Trademark FAQ

Please note that a FAQ is not an official policy document, but rather an informal effort to give readers useful and understandable information.

What is a trademark?

 

According to the United States Patent and Trademark Office, “a trademark is a word, phrase, symbol or design, or a combination of words, phrases, symbols or designs, that identifies and distinguishes the source of the goods of one party from those of others. ”

 

Is the Joomla! name trademarked?

 

Yes, the name is trademarked by Open Source Matters.

 

Is the Joomla! logo trademarked?

 

Yes, the logo is trademarked by Open Source Matters.

 

Why aren't the logo and name covered by the GPL?

 

The GPL is a license that defines the terms of use for the Joomla! code. A license does not serve the same function as a copyright or trademark and the GPL itself is designed for software not for logos or names.

 

If Joomla! is free and open source, why does it need to protect its trademarks?

 

Trademarks protect the work of the project and the individuals contributing to it by preventing the exploitation of the good name of Joomla! by other people or organizations. The trademark also prevents confusion of other organizations or companies with Joomla! or Open Source Matters.

The name and logo are very different than the Joomla! codebase, which is freely available for you to inspect, modify and redistribute under the terms of the GNU General Public License (GPL).

 

Would copyright protect the Joomla! name?

No. Copyright is used for literary or creative works (including code) but is never used to protect names.

 

Could I take the Joomla! code base, give it a totally new name and logo, and distribute it?

Yes, so long as you abide by the terms of the GNU GPL and if the new name and logo do not violate the trademarks.

 

If I have a product name with the word Joomla! in it, what should I do?

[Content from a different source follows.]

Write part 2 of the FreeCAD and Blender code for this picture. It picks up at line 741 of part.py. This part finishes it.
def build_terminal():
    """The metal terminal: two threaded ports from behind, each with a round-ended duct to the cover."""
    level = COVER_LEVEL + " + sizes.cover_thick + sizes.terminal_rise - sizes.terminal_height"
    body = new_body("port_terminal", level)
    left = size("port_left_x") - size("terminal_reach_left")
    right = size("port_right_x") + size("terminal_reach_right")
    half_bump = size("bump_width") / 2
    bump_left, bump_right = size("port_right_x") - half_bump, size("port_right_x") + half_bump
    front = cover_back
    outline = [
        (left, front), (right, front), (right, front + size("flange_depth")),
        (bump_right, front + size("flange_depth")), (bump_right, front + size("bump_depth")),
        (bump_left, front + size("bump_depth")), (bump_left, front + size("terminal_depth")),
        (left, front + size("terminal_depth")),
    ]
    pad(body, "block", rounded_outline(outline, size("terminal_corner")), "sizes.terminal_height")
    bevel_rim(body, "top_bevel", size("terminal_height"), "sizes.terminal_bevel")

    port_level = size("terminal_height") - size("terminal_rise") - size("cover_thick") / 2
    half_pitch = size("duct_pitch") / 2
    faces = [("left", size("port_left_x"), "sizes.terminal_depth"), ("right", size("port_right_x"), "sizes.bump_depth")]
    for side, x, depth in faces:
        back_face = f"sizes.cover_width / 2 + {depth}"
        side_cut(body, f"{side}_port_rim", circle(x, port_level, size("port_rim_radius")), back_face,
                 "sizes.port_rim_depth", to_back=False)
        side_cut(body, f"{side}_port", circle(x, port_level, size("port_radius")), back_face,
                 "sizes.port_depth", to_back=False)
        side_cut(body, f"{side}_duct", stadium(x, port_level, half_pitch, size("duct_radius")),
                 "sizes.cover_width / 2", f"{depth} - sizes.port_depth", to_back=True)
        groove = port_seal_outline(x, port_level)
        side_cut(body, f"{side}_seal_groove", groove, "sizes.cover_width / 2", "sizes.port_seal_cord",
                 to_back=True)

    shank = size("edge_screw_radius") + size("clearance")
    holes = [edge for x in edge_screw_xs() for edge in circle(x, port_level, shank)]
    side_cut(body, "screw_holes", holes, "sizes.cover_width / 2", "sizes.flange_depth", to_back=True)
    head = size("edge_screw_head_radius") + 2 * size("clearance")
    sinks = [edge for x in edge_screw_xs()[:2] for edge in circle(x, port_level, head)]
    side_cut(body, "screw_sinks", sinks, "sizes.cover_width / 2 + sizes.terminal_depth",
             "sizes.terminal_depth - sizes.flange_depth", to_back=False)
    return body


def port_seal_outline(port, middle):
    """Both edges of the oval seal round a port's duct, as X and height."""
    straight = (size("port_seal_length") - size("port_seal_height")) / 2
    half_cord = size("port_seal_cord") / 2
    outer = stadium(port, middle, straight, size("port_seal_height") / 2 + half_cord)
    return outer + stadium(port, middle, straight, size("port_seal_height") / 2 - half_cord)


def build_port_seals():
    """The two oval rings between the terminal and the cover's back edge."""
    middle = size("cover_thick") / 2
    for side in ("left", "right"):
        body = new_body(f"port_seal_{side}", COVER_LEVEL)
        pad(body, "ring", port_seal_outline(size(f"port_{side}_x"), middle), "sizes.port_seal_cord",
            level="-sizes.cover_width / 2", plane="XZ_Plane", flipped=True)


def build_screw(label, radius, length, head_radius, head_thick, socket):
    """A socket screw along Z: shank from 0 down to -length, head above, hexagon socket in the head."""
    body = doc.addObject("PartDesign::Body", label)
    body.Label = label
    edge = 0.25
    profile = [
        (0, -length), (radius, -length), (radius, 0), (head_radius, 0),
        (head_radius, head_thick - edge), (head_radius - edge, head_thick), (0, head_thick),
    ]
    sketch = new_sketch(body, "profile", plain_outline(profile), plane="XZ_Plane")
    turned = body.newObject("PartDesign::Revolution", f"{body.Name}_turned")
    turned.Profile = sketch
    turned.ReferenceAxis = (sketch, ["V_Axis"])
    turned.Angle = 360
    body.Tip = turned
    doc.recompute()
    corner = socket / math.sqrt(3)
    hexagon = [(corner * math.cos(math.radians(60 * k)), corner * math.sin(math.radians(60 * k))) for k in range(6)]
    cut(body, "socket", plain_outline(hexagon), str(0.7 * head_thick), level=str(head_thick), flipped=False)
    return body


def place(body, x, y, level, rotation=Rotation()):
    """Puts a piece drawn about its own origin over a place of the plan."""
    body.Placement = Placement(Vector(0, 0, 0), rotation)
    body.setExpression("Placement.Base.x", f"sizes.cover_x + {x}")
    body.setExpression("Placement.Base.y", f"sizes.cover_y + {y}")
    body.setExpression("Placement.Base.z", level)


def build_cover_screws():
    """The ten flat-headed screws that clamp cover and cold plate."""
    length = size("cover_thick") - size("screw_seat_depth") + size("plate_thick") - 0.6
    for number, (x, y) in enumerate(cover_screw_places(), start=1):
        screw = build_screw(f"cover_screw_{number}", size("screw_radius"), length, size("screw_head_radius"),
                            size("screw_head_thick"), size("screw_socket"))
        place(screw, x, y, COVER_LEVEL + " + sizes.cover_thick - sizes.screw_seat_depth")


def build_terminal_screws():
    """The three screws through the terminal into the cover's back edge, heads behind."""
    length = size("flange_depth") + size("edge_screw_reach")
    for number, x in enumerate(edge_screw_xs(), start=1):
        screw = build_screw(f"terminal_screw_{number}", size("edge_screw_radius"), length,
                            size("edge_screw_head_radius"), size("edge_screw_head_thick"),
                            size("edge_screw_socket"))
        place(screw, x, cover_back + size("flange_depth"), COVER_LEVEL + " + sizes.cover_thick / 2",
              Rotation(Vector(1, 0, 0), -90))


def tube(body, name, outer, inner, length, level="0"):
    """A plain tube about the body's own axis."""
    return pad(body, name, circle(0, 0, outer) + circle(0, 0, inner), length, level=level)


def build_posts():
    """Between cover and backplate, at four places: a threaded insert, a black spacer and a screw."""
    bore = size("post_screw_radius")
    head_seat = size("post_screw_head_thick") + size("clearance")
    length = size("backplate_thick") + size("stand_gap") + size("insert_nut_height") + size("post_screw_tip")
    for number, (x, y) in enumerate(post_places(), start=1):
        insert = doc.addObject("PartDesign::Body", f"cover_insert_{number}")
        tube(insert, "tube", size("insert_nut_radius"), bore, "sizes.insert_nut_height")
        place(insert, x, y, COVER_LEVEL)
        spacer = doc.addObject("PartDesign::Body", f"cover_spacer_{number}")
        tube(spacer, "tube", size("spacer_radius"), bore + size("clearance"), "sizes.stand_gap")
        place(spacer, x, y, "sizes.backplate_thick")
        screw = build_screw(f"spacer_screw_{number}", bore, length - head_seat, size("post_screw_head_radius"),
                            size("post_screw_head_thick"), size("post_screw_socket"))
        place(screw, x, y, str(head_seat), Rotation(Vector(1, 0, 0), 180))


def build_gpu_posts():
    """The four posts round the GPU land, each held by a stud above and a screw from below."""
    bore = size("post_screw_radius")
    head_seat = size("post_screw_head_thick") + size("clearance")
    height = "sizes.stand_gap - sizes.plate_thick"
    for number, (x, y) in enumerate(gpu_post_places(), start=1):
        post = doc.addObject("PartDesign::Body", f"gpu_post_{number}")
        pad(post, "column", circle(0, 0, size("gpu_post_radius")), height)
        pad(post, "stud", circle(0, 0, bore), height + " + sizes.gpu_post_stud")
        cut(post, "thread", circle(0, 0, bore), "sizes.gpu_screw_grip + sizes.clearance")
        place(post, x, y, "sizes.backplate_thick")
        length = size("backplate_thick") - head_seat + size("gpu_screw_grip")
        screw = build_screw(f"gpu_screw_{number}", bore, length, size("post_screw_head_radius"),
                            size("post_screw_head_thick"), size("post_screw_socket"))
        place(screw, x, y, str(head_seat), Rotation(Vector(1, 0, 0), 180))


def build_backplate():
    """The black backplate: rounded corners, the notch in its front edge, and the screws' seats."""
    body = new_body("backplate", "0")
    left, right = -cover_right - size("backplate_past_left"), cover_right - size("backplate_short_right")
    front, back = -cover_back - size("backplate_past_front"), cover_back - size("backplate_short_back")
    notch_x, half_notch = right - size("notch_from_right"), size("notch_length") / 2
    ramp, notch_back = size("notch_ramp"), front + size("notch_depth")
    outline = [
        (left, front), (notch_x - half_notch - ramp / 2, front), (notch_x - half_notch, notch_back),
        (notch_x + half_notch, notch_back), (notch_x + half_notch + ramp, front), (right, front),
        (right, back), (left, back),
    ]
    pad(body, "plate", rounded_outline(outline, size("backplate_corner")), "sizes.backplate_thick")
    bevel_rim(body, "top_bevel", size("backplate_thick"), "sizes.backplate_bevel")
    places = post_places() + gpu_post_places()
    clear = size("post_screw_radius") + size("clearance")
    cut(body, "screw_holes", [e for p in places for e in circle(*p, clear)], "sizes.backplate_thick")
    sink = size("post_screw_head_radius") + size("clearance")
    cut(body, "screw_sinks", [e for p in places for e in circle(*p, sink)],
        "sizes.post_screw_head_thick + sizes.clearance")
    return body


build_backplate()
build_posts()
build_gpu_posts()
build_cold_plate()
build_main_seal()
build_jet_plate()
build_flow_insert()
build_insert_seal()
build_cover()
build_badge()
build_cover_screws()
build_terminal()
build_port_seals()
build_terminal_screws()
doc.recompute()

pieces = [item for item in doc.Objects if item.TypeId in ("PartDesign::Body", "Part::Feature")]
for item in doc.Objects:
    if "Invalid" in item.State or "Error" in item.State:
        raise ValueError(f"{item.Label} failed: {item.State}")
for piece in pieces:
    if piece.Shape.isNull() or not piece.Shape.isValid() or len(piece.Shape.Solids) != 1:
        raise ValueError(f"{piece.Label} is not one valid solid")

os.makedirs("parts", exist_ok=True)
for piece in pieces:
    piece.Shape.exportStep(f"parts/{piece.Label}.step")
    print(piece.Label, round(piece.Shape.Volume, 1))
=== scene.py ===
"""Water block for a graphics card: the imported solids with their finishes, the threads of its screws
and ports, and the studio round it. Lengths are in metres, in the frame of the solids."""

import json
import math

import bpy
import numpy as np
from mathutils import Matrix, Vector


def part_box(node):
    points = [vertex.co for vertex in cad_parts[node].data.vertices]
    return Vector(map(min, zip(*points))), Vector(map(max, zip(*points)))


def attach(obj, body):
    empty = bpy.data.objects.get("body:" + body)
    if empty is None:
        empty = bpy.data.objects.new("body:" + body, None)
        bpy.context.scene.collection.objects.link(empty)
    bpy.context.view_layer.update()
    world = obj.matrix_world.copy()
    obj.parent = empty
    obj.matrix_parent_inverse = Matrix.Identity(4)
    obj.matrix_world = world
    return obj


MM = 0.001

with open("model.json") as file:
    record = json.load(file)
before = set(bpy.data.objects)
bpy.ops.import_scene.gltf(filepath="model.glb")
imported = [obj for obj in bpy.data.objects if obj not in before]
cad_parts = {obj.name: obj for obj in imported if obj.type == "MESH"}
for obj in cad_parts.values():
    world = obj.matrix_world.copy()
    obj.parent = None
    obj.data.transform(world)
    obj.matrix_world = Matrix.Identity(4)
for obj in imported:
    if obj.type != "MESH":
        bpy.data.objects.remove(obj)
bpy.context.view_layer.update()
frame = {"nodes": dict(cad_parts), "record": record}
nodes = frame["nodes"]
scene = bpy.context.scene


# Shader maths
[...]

First, make a name use request using the form, providing all of the requested information,.

We would prefer that names of extensions be of the form xxx for Joomla! Rather than Joomla! Xxx, but we recognize that existing products with various names incorporating Joomla! are well established.

Second, make sure that you make it clear on your website and elsewhere that the product is independent of the Joomla! Project, joomla.org and Open Source Matters.

 

If I have a domain name with the word Joomla! in it, what should I do?

 

First, review the domain name use policy.

Second, register your use using the form on the Open Source Matters website.

Third, make it clear on your website and elsewhere that you have no official connection with Open Source Matters, the Joomla! project or joomla.org. When your use is approved you will receive specific text for use as a disclaimer.

 

Can I transliterate "Joomla!"?

In no case should the word Joomla!™ be transliterated using the local language glyphs or alphabet. A Joomla! logo may never use Joomla! transliterated. However, in text you may make a pronunciation guide for users of the local language. On websites where the primary language does not use Latin characters, in the text of content items that use Joomla! descriptively, transliteration may be used, but this must be accompanied by a disclaimer acknowledging Open Source Matters as the trademark holder and with the correct form of the name. Typically this would be in the footer of a site.

Do I have to put the trademark symbol everytime I write the word "Joomla!"?

No, you only need to do so in the first prominent use. On a site built with the Joomla! CMS or other dynamic system that would usually mean first use in a content item (in either body or title), use in display of another component, and use in a header.

Why can't sites or products that violate Joomla!'s license use the trademarks?

There are a number of interrelated reasons for this.

1. Joomla! is an open source product and specifically a GNU GPL product. It hurts the reputation of the Joomla! brand as an open source brand to be associated with proprietary products. It creates confusing messages about the nature of the Joomla! CMS.

2. Licensing a use implies endorsement of that use. We do not endorse violations of the license of the software that the copyright holders have so generously shared with us. Therefore no license will be issued for a domain name, product name, logo use or other use that associates the project with violations of the rights of the copyright holders of the Joomla! software. People and firms who wish to violate those rights should use names that do not associate themselves with the Joomla! project in any way. They can, of course, use Joomla! descriptively in the text on their sites because that is not something that needs to be licensed.

3. Because the JED is a listing of extensions and not firms, compliance is judged on an extension by extension basis. This is to encourage developers to test the GNU GPL in a limited way, since everyone understands that some of them are nervous about the implications of GNU GPL licensing. In all other situations, the determination is made on a site by site or firm by firm basis.

Where can I learn more about trademarks?

The best source of information on trademarks is the US Trademarks and Patents Office. In addition there are many web sources with information on trademark law.